> **TO DO**
Give the number of lines holding the string "bends", and nothing else.

Records that describe objects:
:::
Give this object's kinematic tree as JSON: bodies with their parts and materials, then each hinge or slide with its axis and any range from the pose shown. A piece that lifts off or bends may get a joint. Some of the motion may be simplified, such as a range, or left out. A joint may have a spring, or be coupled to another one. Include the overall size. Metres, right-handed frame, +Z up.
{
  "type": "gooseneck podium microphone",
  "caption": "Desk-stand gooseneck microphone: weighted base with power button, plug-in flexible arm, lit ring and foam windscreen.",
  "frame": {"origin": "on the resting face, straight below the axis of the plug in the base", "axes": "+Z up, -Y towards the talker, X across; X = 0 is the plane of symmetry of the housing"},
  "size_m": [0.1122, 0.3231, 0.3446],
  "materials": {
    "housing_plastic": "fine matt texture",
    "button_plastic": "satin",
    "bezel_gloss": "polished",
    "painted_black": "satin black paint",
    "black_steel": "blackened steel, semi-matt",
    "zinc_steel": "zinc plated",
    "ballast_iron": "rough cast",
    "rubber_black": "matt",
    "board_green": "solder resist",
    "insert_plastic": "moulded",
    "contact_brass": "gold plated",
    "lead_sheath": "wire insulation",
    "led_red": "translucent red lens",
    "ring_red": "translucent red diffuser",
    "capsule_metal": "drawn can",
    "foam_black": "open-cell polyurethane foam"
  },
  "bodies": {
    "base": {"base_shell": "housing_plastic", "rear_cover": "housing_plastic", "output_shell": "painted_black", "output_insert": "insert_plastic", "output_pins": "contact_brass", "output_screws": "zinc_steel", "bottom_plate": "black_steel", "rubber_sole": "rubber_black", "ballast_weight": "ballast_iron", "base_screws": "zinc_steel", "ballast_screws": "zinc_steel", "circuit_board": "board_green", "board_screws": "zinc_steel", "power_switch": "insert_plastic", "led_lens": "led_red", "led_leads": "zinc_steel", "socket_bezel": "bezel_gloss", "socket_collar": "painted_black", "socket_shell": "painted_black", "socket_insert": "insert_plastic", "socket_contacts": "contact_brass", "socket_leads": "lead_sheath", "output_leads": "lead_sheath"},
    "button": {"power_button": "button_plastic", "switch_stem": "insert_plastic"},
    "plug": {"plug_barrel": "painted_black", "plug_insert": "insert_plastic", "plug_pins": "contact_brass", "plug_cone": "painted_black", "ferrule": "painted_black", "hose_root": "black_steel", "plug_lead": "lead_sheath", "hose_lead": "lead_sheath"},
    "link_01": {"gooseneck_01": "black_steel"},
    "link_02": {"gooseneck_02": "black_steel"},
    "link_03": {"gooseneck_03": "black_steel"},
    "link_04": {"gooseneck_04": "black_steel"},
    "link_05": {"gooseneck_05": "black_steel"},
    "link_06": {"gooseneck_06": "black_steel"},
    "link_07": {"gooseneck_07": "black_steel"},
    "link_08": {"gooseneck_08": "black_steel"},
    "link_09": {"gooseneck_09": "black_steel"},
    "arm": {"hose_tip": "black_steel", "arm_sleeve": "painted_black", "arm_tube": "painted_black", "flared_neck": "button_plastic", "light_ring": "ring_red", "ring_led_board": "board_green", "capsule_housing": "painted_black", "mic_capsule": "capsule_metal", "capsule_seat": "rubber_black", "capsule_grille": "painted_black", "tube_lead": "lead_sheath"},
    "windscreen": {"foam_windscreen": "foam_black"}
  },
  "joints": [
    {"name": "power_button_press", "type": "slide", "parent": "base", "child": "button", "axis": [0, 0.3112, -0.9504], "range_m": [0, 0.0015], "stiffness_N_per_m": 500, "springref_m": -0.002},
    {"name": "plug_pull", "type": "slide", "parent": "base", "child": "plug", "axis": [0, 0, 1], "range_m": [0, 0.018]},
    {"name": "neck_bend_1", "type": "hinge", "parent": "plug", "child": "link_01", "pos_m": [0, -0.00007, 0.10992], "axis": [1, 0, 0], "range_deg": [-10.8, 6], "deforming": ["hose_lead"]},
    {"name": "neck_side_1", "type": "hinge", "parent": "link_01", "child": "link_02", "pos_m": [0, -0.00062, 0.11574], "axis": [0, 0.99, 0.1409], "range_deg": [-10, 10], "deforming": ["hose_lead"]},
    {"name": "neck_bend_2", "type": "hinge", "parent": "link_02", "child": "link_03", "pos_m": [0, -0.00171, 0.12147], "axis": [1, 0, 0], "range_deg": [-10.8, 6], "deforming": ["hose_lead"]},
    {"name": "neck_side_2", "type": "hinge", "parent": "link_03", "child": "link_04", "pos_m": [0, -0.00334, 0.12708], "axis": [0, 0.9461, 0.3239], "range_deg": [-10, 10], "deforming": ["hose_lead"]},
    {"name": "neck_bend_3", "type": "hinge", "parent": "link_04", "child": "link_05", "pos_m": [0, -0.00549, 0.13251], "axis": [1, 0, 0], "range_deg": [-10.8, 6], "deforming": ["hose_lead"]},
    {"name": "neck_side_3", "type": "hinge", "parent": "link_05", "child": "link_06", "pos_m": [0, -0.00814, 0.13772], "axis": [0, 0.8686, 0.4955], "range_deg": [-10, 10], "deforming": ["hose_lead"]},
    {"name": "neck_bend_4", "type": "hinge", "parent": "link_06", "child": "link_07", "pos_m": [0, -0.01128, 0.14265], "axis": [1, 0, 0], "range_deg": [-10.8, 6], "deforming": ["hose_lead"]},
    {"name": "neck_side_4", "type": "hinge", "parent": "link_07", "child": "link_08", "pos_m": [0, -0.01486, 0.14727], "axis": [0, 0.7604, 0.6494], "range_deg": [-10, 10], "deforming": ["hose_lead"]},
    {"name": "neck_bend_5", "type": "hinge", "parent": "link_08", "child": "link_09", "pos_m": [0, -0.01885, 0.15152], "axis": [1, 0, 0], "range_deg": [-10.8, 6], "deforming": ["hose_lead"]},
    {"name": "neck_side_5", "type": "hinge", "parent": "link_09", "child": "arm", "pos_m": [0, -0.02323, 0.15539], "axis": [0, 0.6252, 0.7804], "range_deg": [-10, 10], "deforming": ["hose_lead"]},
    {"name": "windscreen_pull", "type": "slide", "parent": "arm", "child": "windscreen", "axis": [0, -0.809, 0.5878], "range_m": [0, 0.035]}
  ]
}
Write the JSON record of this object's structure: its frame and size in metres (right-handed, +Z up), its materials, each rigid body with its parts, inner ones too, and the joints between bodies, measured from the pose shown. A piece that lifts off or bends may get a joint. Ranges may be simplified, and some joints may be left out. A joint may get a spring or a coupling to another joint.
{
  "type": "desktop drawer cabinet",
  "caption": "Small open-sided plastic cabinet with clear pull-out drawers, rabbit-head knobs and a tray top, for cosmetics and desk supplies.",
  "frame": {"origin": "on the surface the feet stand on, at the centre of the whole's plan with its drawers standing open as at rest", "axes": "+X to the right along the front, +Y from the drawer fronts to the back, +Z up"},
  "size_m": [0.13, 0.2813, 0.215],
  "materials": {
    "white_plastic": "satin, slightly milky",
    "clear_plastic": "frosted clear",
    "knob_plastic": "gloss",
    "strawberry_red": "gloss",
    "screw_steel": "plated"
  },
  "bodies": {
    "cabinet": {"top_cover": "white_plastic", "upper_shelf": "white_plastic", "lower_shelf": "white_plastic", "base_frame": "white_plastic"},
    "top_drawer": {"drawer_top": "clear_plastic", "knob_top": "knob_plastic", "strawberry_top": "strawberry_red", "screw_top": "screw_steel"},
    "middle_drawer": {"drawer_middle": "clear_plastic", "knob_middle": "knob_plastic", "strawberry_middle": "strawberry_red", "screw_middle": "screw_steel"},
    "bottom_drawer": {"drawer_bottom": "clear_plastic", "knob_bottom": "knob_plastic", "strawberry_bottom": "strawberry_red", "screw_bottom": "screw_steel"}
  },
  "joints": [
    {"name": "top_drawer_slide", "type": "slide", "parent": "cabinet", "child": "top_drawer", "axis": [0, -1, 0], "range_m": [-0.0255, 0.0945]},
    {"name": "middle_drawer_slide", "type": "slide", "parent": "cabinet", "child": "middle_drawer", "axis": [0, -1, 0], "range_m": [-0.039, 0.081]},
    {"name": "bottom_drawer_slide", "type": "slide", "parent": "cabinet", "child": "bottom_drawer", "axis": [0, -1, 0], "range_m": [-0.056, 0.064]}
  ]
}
:::
> **FULL OUTPUT**
2